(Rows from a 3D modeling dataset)
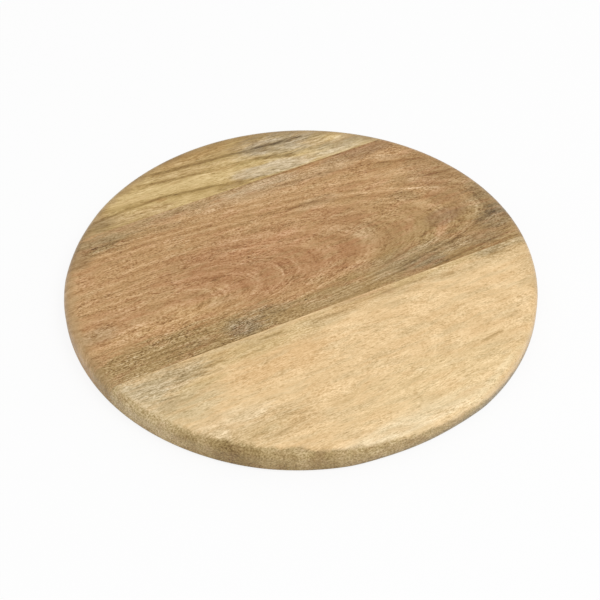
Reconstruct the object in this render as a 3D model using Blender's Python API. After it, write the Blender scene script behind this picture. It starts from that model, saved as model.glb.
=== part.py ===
"""Round wooden cutting board, edge-glued from three staves.

The blank is three staves glued side by side along two straight seams, then cut
round and rounded over at the rim on both faces. Each stave and each cured film
of glue is a closed solid of its own.

Frame: metres, +Z up, origin at the centre of the underside. X runs along the
grain and the seams, and Y across the staves, from the pale front stave to the
striped back one.
"""

import math

import bmesh
import bpy

# Driving dimensions of the board
BOARD_DIAMETER = 0.300
BOARD_THICKNESS = 0.016
TOP_ROUND_RADIUS = 0.006
BOTTOM_ROUND_RADIUS = 0.0035
LEAST_WALL_HEIGHT = 0.001

# Widths of the two side staves from the rim to their seam; the middle stave has the rest
BACK_STAVE_WIDTH = 0.055
FRONT_STAVE_WIDTH = 0.1145

# Film of cured glue in each seam
GLUE_THICKNESS = 0.0002

# Facets of the turned rim
RIM_SEGMENTS = 144
TOP_ROUND_STEPS = 8
BOTTOM_ROUND_STEPS = 6

# Worked out from the driving dimensions
BOARD_RADIUS = BOARD_DIAMETER / 2
BACK_SEAM_Y = BOARD_RADIUS - BACK_STAVE_WIDTH
FRONT_SEAM_Y = FRONT_STAVE_WIDTH - BOARD_RADIUS
HALF_GLUE = GLUE_THICKNESS / 2

# How close to a cut a corner may lie before it counts as on the cut
CUT_TOLERANCE = 1e-7


def clear_scene():
    """Take every object out of the scene, so that only the board is in it."""
    for leftover in list(bpy.data.objects):
        bpy.data.objects.remove(leftover, do_unlink=True)


def fitted_rounds():
    """Radii of the top and bottom round-overs, eased together where the wall is too low for both."""
    room = BOARD_THICKNESS - LEAST_WALL_HEIGHT
    share = min(1.0, room / (TOP_ROUND_RADIUS + BOTTOM_ROUND_RADIUS))
    return TOP_ROUND_RADIUS * share, BOTTOM_ROUND_RADIUS * share


def quarter_round(centre_x, centre_z, radius, start, steps):
    """Points of a quarter circle that turns anticlockwise in the XZ plane from the angle start."""
    points = []
    for step in range(steps + 1):
        angle = start + step / steps * math.pi / 2
        points.append((centre_x + radius * math.cos(angle), centre_z + radius * math.sin(angle)))
    return points


def rim_profile():
    """Section of the rim from the flat underside, round the wall, to the flat top."""
    top_round, bottom_round = fitted_rounds()
    lower = quarter_round(
        BOARD_RADIUS - bottom_round, bottom_round, bottom_round, -math.pi / 2, BOTTOM_ROUND_STEPS
    )
    upper = quarter_round(
        BOARD_RADIUS - top_round, BOARD_THICKNESS - top_round, top_round, 0.0, TOP_ROUND_STEPS
    )
    return lower + upper


def turned_disc():
    """The whole round board: the rim profile spun once about Z and closed by two flat faces."""
    disc = bmesh.new()
    verts = [disc.verts.new((x, 0.0, z)) for x, z in rim_profile()]
    edges = [disc.edges.new(pair) for pair in zip(verts, verts[1:])]
    bmesh.ops.spin(
        disc,
        geom=verts + edges,
        cent=(0.0, 0.0, 0.0),
        axis=(0.0, 0.0, 1.0),
        dvec=(0.0, 0.0, 0.0),
        angle=2 * math.pi,
        steps=RIM_SEGMENTS,
        use_merge=True,
    )
    bmesh.ops.holes_fill(disc, edges=[edge for edge in disc.edges if edge.is_boundary])
    bmesh.ops.recalc_face_normals(disc, faces=disc.faces)
    return disc


def saw_off(board, seam_y, side):
    """Saw the board along a seam plane, drop what lies on the given side and close the cut."""
    cut = bmesh.ops.bisect_plane(
        board,
        geom=board.verts[:] + board.edges[:] + board.faces[:],
        dist=CUT_TOLERANCE,
        plane_co=(0.0, seam_y, 0.0),
        plane_no=(0.0, side, 0.0),
        clear_outer=True,
    )
    for item in cut["geom_cut"]:
        if isinstance(item, bmesh.types.BMVert):
            item.co.y = seam_y
    bmesh.ops.holes_fill(board, edges=[edge for edge in board.edges if edge.is_boundary])


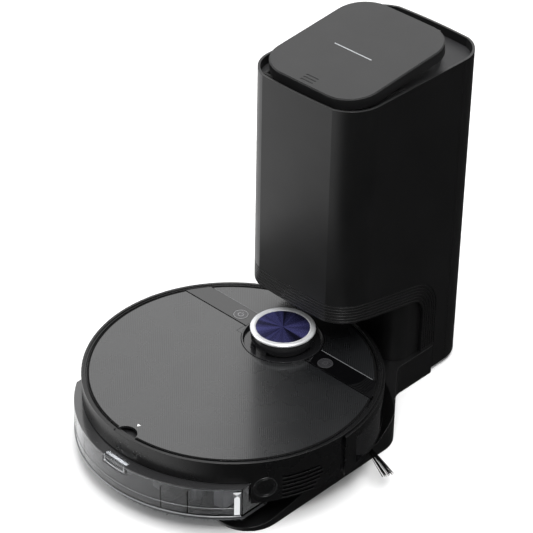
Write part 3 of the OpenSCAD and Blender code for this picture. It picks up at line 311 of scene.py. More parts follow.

Request.
Recite the full listing above exactly.

Task result.
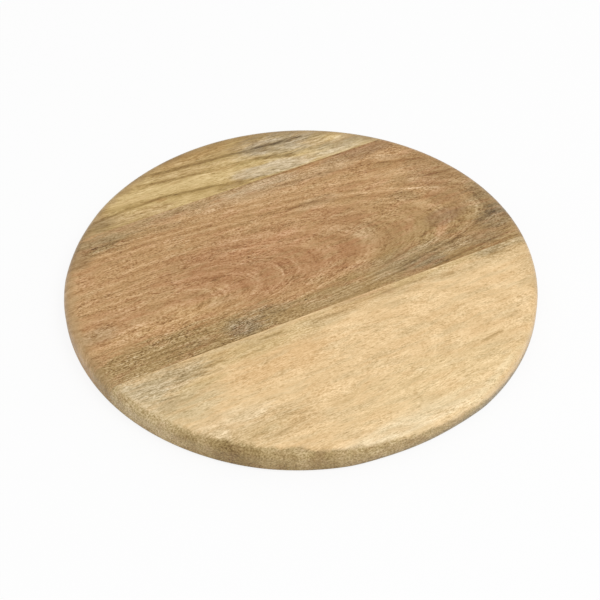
Reconstruct the object in this render as a 3D model using Blender's Python API. After it, write the Blender scene script behind this picture. It starts from that model, saved as model.glb.
=== part.py ===
"""Round wooden cutting board, edge-glued from three staves.

The blank is three staves glued side by side along two straight seams, then cut
round and rounded over at the rim on both faces. Each stave and each cured film
of glue is a closed solid of its own.

Frame: metres, +Z up, origin at the centre of the underside. X runs along the
grain and the seams, and Y across the staves, from the pale front stave to the
striped back one.
"""

import math

import bmesh
import bpy

# Driving dimensions of the board
BOARD_DIAMETER = 0.300
BOARD_THICKNESS = 0.016
TOP_ROUND_RADIUS = 0.006
BOTTOM_ROUND_RADIUS = 0.0035
LEAST_WALL_HEIGHT = 0.001

# Widths of the two side staves from the rim to their seam; the middle stave has the rest
BACK_STAVE_WIDTH = 0.055
FRONT_STAVE_WIDTH = 0.1145

# Film of cured glue in each seam
GLUE_THICKNESS = 0.0002

# Facets of the turned rim
RIM_SEGMENTS = 144
TOP_ROUND_STEPS = 8
BOTTOM_ROUND_STEPS = 6

# Worked out from the driving dimensions
BOARD_RADIUS = BOARD_DIAMETER / 2
BACK_SEAM_Y = BOARD_RADIUS - BACK_STAVE_WIDTH
FRONT_SEAM_Y = FRONT_STAVE_WIDTH - BOARD_RADIUS
HALF_GLUE = GLUE_THICKNESS / 2

# How close to a cut a corner may lie before it counts as on the cut
CUT_TOLERANCE = 1e-7


def clear_scene():
    """Take every object out of the scene, so that only the board is in it."""
    for leftover in list(bpy.data.objects):
        bpy.data.objects.remove(leftover, do_unlink=True)


def fitted_rounds():
    """Radii of the top and bottom round-overs, eased together where the wall is too low for both."""
    room = BOARD_THICKNESS - LEAST_WALL_HEIGHT
    share = min(1.0, room / (TOP_ROUND_RADIUS + BOTTOM_ROUND_RADIUS))
    return TOP_ROUND_RADIUS * share, BOTTOM_ROUND_RADIUS * share


def quarter_round(centre_x, centre_z, radius, start, steps):
    """Points of a quarter circle that turns anticlockwise in the XZ plane from the angle start."""
    points = []
    for step in range(steps + 1):
        angle = start + step / steps * math.pi / 2
        points.append((centre_x + radius * math.cos(angle), centre_z + radius * math.sin(angle)))
    return points


def rim_profile():
    """Section of the rim from the flat underside, round the wall, to the flat top."""
    top_round, bottom_round = fitted_rounds()
    lower = quarter_round(
        BOARD_RADIUS - bottom_round, bottom_round, bottom_round, -math.pi / 2, BOTTOM_ROUND_STEPS
    )
    upper = quarter_round(
        BOARD_RADIUS - top_round, BOARD_THICKNESS - top_round, top_round, 0.0, TOP_ROUND_STEPS
    )
    return lower + upper


def turned_disc():
    """The whole round board: the rim profile spun once about Z and closed by two flat faces."""
    disc = bmesh.new()
    verts = [disc.verts.new((x, 0.0, z)) for x, z in rim_profile()]
    edges = [disc.edges.new(pair) for pair in zip(verts, verts[1:])]
    bmesh.ops.spin(
        disc,
        geom=verts + edges,
        cent=(0.0, 0.0, 0.0),
        axis=(0.0, 0.0, 1.0),
        dvec=(0.0, 0.0, 0.0),
        angle=2 * math.pi,
        steps=RIM_SEGMENTS,
        use_merge=True,
    )
    bmesh.ops.holes_fill(disc, edges=[edge for edge in disc.edges if edge.is_boundary])
    bmesh.ops.recalc_face_normals(disc, faces=disc.faces)
    return disc


def saw_off(board, seam_y, side):
    """Saw the board along a seam plane, drop what lies on the given side and close the cut."""
    cut = bmesh.ops.bisect_plane(
        board,
        geom=board.verts[:] + board.edges[:] + board.faces[:],
        dist=CUT_TOLERANCE,
        plane_co=(0.0, seam_y, 0.0),
        plane_no=(0.0, side, 0.0),
        clear_outer=True,
    )
    for item in cut["geom_cut"]:
        if isinstance(item, bmesh.types.BMVert):
            item.co.y = seam_y
    bmesh.ops.holes_fill(board, edges=[edge for edge in board.edges if edge.is_boundary])


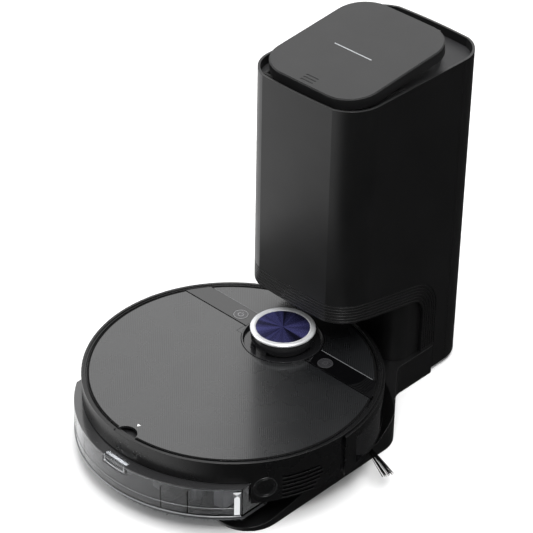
Write part 3 of the OpenSCAD and Blender code for this picture. It picks up at line 311 of scene.py. More parts follow.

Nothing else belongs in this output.